Unfair Targeting or Pursuing Criminals?
Such high-dose therapy using narcotics -- known as opioids -- now fairly common among physicians who treat chronic pain, has put those specialists on a collision course with federal regulators. The crux of the issue is whether the DEA is now unfairly targeting doctors merely for doing their jobs.
In August, the DEA posted a set of policy guidelines -- in the form of "frequently asked questions" -- that had been ironed out over three years among top specialists and regulators.
It made clear that simply the dosage of narcotic painkillers or the number of patients in a practice who receive them do not, by themselves, indicate a problem.
But the guidelines were removed from the DEA's Web site during Hurwitz's trial in October due to legal "misstatements." For pain specialists, that was an ominous sign that the DEA had issued itself a new hunting license.
It's raised concern, too, even among top law enforcement officials. Oklahoma's Drew Edmondson is one of the 30 state attorneys general who has signed a letter protesting the DEA's approach.
"When a doctor's treating pain, if he thinks OxyContin is the most effective thing he can prescribe, we don't want him prescribing extra-strength Tylenol because he thinks if he prescribes OxyContin, DEA's gonna open a file on him," Edmondson said. "That's not good medicine. And that's not good public policy."

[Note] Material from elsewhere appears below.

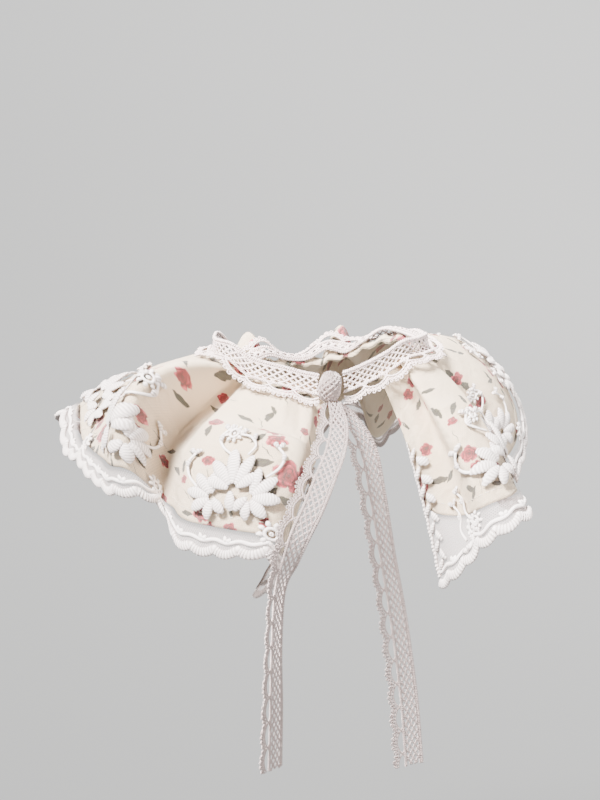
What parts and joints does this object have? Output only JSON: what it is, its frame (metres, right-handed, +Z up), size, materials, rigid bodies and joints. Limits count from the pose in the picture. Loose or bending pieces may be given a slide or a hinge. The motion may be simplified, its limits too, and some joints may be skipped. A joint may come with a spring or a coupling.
{
  "type": "pet lace collar",
  "caption": "Pleated rose-print cape collar for a cat or small dog, with an embroidered net flounce and lace tape tied at the front.",
  "frame": {"origin": "middle of the neck loop, where the wearer's neck passes through", "axes": "+Z up along the neck, front (knot and ties) towards -Y, +X to the right in the front view"},
  "size_m": [0.2141, 0.2076, 0.1753],
  "materials": {
    "printed_cotton": "matte plain-weave cotton, cream with a rose print",
    "embroidered_net": "sheer net with a corded edge",
    "satin_thread": "padded satin stitch",
    "cotton_tape": "matte cotton lace tape"
  },
  "bodies": {
    "root": {"cape_cloth": "printed_cotton", "cape_lace": "embroidered_net", "neck_lace": "cotton_tape", "knot": "cotton_tape", "tie_left": "cotton_tape", "tie_right": "cotton_tape", "spray_01": "satin_thread", "spray_02": "satin_thread", "spray_03": "satin_thread", "spray_04": "satin_thread", "spray_05": "satin_thread", "spray_06": "satin_thread", "spray_07": "satin_thread", "spray_08": "satin_thread", "spray_09": "satin_thread", "spray_10": "satin_thread", "spray_11": "satin_thread"}
  },
  "joints": []
}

Tandy said, however: "DEA does not dictate the legitimate practice of medicine. We deal in enforcing the laws against criminal conduct. And these examples of cases where doctors are prosecuted, that small number of doctors, there are very extreme facts in those cases. And so I think that there is a misperception here."
But much of the medical community feels strongly that federal agents and prosecutors, so intently focused on drug abuse, are sending the wrong message to the vast majority of physicians whose primary concern is to ease suffering. And, intended or not, the practical result of such an aggressive policy is to sentence many innocent patients to a lifetime of pain.
ABC News' Chris Bury reported this story for "Nightline."